Of course, there are backstabs, double crosses and ulterior motives for just about everyone involved. Even those whom you think you know why they’re searching for the Fountain prove to have a surprise in store. Unfortunately, these surprises aren’t “exciting” as much as they are plot twists meant to hide the fact there isn’t much to this film outside of the treasure hunt at its core.

Returning screenwriters Ted Elliott and Terry Rossio do their best to make up for the absence of a love story (nope, no Keira Knightley or Orlando Bloom) by adding a throwaway back-story to Jack and Angelica and then wedge in a romantic aside between a Bible thumper named Philip (Sam Claflin) and a lovely mermaid named Syrena (Astrid Berges-Frisbey). None of this moved me in any way. None of these characters are fleshed out to the point you even care. Philip is a non-entity in the grand scheme of things and the mermaid is just there because she’s needed for the ritual that must be performed at the Fountain. To make her a love interest is just an added plot point that’s not needed.

As for Angelica, I mean absolutely no offense to Penelope Cruz, but nearly every time she’s cast in an English speaking role everything that’s great about her work in all of Pedro Almodovar’s films and Woody Allen’s Vicky Cristina Barcelona goes away. She turns into just another pretty face. Cruz is a massive talent in her native language, but when it comes to English she’s wooden and still searching for inflection.

Then there’s Depp as Jack Sparrow, a role I feel he can roll out of bed, apply massive amounts of black mascara and perform without a second thought at this point. I say this because that’s pretty much how it seems here, but none of this is Depp’s fault. The screenplay does him no favors advancing the mystique of Jack Sparrow. When he’s not reciting standard lines to forward the narrative, he’s uttering tired one-liners that only serve to remind you how interesting and fun he was when you first met him in 2003.
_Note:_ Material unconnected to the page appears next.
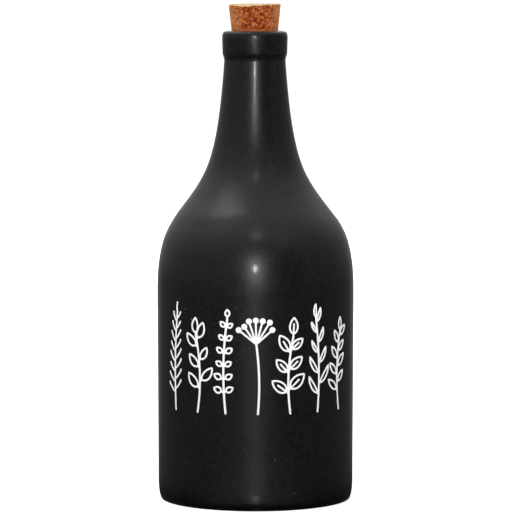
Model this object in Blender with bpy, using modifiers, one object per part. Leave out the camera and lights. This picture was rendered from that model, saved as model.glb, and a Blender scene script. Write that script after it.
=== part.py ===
"""Ceramic vinegar bottle: a glazed stoneware bottle turned from one outline, shut with a tapered cork.

Metres, +Z up. The bottle stands on the ground at z = 0, with its axis on Z.
"""

import math

import bpy
from mathutils import Matrix, Vector
from mathutils.geometry import interpolate_bezier

# Body of the bottle
BODY_RADIUS = 0.0500
SHOULDER_HEIGHT = 0.1069
HEEL_RADIUS = 0.0496
HEEL_HEIGHT = 0.0095

# Foot, with the raised ring that it stands on and the shallow recess inside the ring
FOOT_RADIUS = 0.0476
RING_INNER_RADIUS = 0.0400
RING_EDGE = 0.0006
RECESS_DEPTH = 0.0025
RECESS_RADIUS = 0.0375

# Shoulder and neck: two curves that meet where the outline turns from convex to concave
TURN_RADIUS = 0.0294
TURN_HEIGHT = 0.1599
TURN_SLOPE = math.radians(57.8)
SHOULDER_HANDLE = 0.0333
TURN_HANDLE_BELOW = 0.0208
TURN_HANDLE_ABOVE = 0.0114
NECK_HANDLE = 0.0420
NECK_RADIUS = 0.01555
NECK_HEIGHT = 0.2225
NECK_LEAN = math.radians(4.1)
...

This all sounds quite negative when in fact On Stranger Tides isn’t entirely lost at sea. It’s a franchise that seems to have simply found a steady course and even a change in director can’t faze the franchise as Rob Marshall (Chicago, Nine) brings nothing in the way of a personal stamp that would make you think this wasn’t just a dialed-back and bored Gore Verbinski effort. Outside of what sounded like a few key changes from Hans Zimmer’s score, this film fits right in with the rest of them. If this were a primetime TV show this would simply be episode four, though the first film remains the only one worth playing during Sweeps Week.

Yet, since this is a feature film and not a TV show we rightly hold it to a higher standard, which is where it begins to grow tiresome with feelings of “been there, done that.” Sparrow hadn’t even sought the Fountain of Youth in previous installments, but somehow it seems as if he had already found it and we are now watching a repeat.

When it comes down to it all, you’re either going to see this film or you’re not. At this point I don’t think there is any convincing you one way or another. Whether you’re a Pirates fan or not, this film will not change your mind. But if you’re looking for an installment to dial things back a bit from the overweight monster the franchise had become, this is it. Perhaps had the two previous sequels not been made this one would play a little better, but it is now quite clear the screenwriters have run out of ideas to make Sparrow any more interesting and his adventures are now just as ho-hum.